Exercise aim:
Reproduce the listing verbatim.

** Start Input for this task **

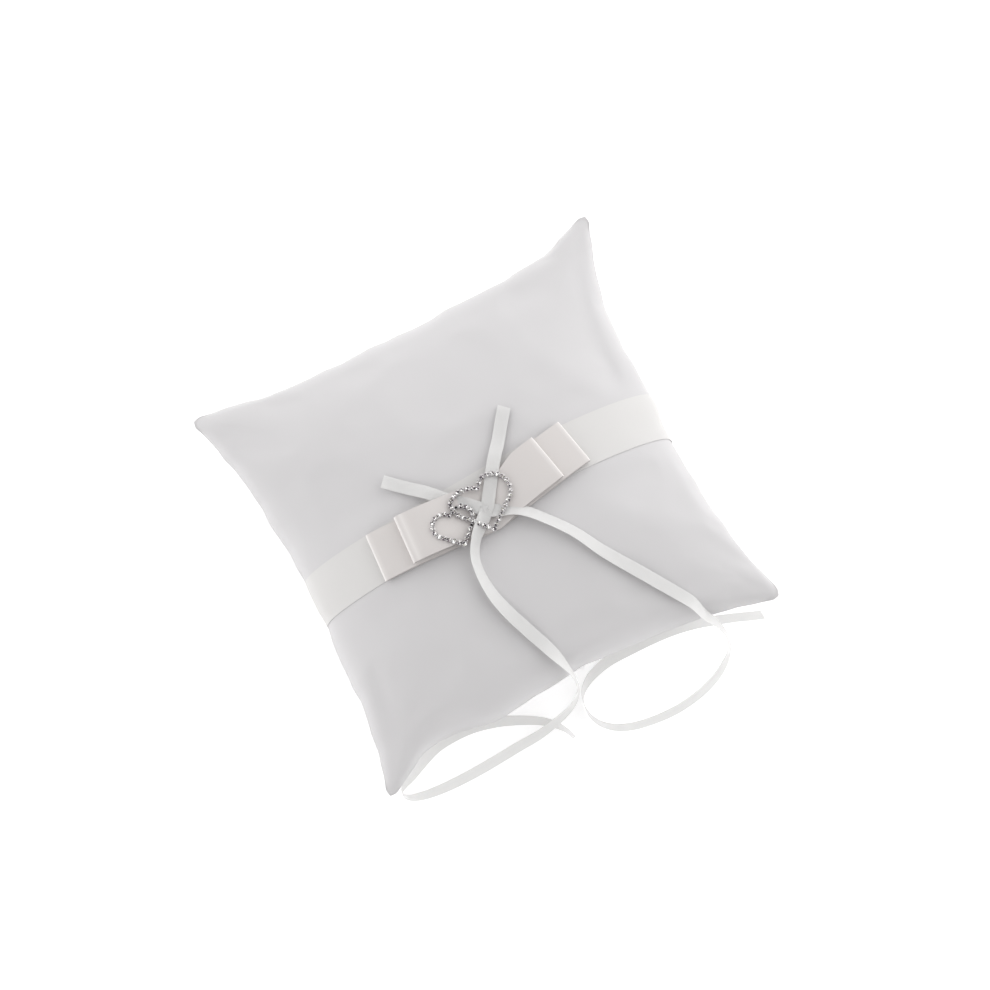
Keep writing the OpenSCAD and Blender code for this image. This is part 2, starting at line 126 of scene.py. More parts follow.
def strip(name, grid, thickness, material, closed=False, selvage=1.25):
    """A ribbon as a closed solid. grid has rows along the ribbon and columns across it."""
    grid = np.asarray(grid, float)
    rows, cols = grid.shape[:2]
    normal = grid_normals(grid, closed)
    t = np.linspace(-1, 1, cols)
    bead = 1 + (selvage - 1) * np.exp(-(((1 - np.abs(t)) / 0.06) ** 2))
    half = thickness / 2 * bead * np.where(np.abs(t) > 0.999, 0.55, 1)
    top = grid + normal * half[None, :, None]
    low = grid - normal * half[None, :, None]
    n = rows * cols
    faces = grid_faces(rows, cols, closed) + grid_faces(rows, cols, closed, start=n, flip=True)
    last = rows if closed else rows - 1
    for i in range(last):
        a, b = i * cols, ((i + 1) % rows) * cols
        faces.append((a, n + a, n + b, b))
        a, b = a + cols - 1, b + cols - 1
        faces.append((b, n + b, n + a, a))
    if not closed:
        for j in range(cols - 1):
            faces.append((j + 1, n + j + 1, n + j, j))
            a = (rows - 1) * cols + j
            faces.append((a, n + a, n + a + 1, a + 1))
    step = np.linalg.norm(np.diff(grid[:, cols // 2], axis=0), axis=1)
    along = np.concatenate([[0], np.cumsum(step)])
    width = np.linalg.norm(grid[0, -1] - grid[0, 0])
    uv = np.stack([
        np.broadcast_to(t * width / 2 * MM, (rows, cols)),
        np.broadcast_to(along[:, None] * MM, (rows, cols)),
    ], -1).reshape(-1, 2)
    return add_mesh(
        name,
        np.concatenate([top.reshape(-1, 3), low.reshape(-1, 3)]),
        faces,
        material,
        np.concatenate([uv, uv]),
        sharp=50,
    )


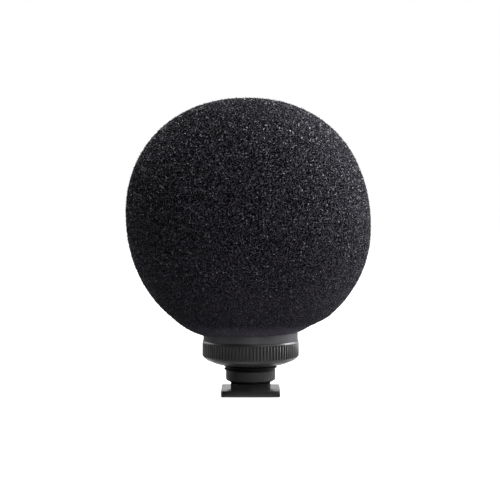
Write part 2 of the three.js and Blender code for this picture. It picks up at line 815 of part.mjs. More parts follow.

** End Input for this task **

The result:
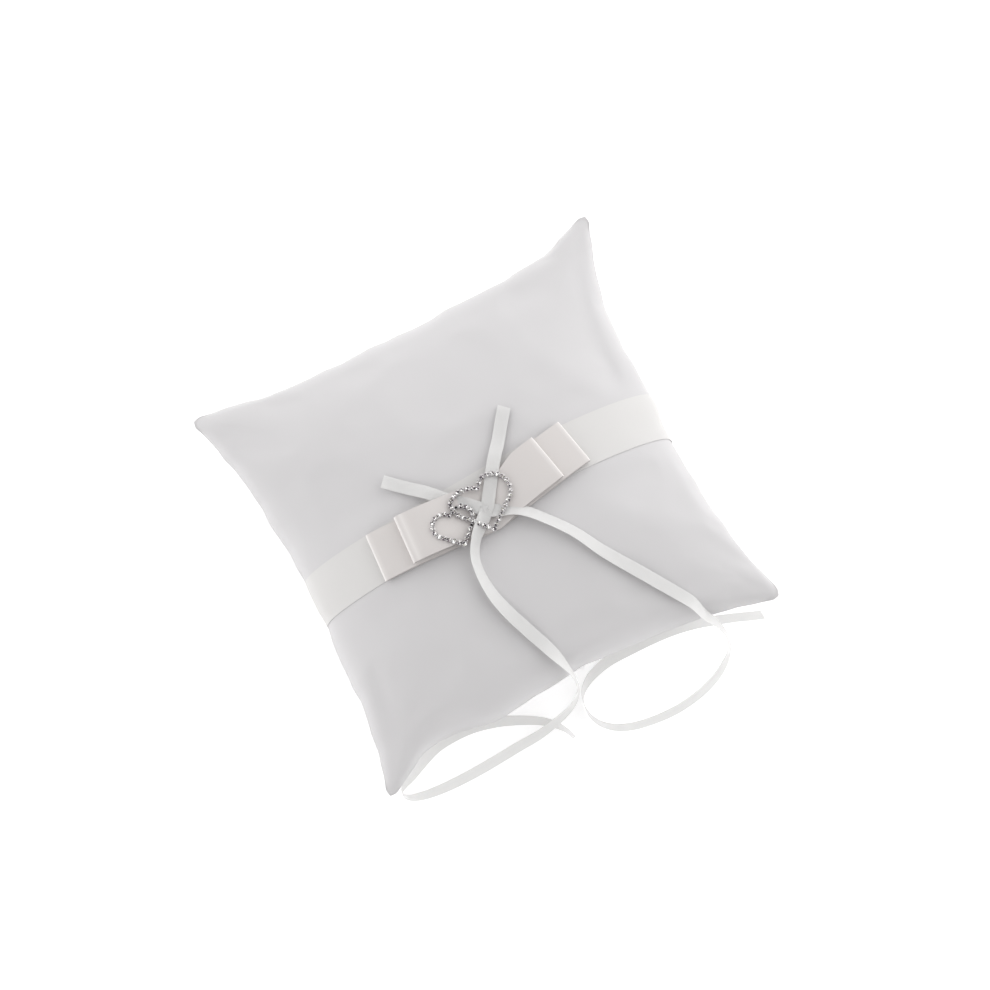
Keep writing the OpenSCAD and Blender code for this image. This is part 2, starting at line 126 of scene.py. More parts follow.
def strip(name, grid, thickness, material, closed=False, selvage=1.25):
    """A ribbon as a closed solid. grid has rows along the ribbon and columns across it."""
    grid = np.asarray(grid, float)
    rows, cols = grid.shape[:2]
    normal = grid_normals(grid, closed)
    t = np.linspace(-1, 1, cols)
    bead = 1 + (selvage - 1) * np.exp(-(((1 - np.abs(t)) / 0.06) ** 2))
    half = thickness / 2 * bead * np.where(np.abs(t) > 0.999, 0.55, 1)
    top = grid + normal * half[None, :, None]
    low = grid - normal * half[None, :, None]
    n = rows * cols
    faces = grid_faces(rows, cols, closed) + grid_faces(rows, cols, closed, start=n, flip=True)
    last = rows if closed else rows - 1
    for i in range(last):
        a, b = i * cols, ((i + 1) % rows) * cols
        faces.append((a, n + a, n + b, b))
        a, b = a + cols - 1, b + cols - 1
        faces.append((b, n + b, n + a, a))
    if not closed:
        for j in range(cols - 1):
            faces.append((j + 1, n + j + 1, n + j, j))
            a = (rows - 1) * cols + j
            faces.append((a, n + a, n + a + 1, a + 1))
    step = np.linalg.norm(np.diff(grid[:, cols // 2], axis=0), axis=1)
    along = np.concatenate([[0], np.cumsum(step)])
    width = np.linalg.norm(grid[0, -1] - grid[0, 0])
    uv = np.stack([
        np.broadcast_to(t * width / 2 * MM, (rows, cols)),
        np.broadcast_to(along[:, None] * MM, (rows, cols)),
    ], -1).reshape(-1, 2)
    return add_mesh(
        name,
        np.concatenate([top.reshape(-1, 3), low.reshape(-1, 3)]),
        faces,
        material,
        np.concatenate([uv, uv]),
        sharp=50,
    )


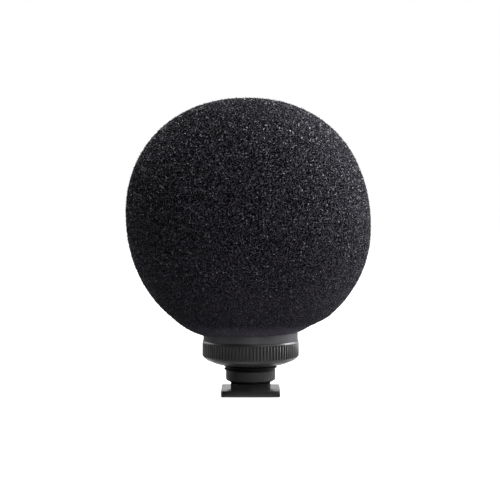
Write part 2 of the three.js and Blender code for this picture. It picks up at line 815 of part.mjs. More parts follow.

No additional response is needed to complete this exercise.